Friday, September 3, 2010

Admit Writing Mistakes

Yesterday, in my work-in-progress YA I finally finished a chapter that I've been working on for the past few weeks. There is so much I love about this chapter, the girl hero in the book finally meets the cute guy she's been wanting to meet, things don't go well in the meeting, they fight, she struggles with external and internal conflicts of how to deal with the guy, elements of mystery and suspense grow, etc. Anyway, it took a lot of work to get everything just right with it and I'm really pleased with the results except for one thing. A major premise of the chapter simply isn't believable. Oh, the tension, mystery and suspense I could have created if that premise worked, but it just doesn't. I have to take the chapter a different direction and rewrite it.

While I was writing the chapter, I kept telling myself I can make this work, I can make this work, even though in the back of my mind I knew readers wouldn't buy into what I was trying to get them to believe.

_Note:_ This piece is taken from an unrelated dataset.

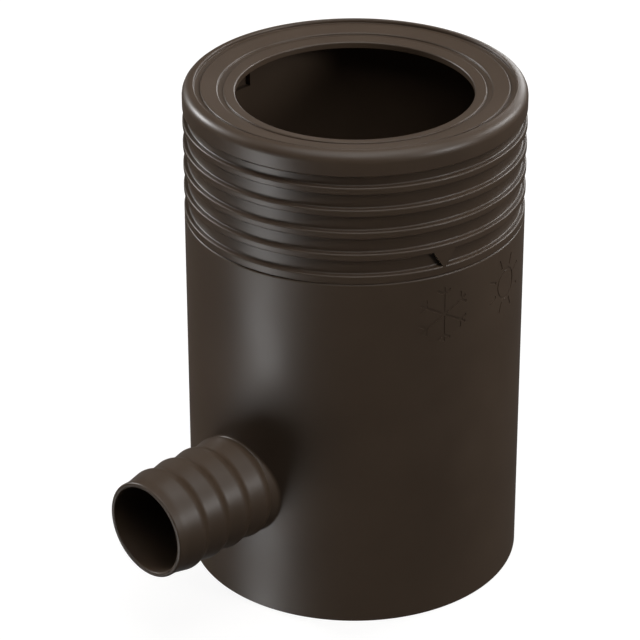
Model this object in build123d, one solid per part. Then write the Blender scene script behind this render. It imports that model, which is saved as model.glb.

As writers, sometimes it's really hard to admit that something we really like in our writing isn't going to work. We might be able to fool ourselves, but you can't always fool your readers. The reality is that you have to be objective with your writing and admit when there are problems that need to be fixed. But too often we're easily blinded to these problems and we just don't see them. That's where a good critique group can be a big help.

What are some things you do to get past author blindness and identify problems in your writing?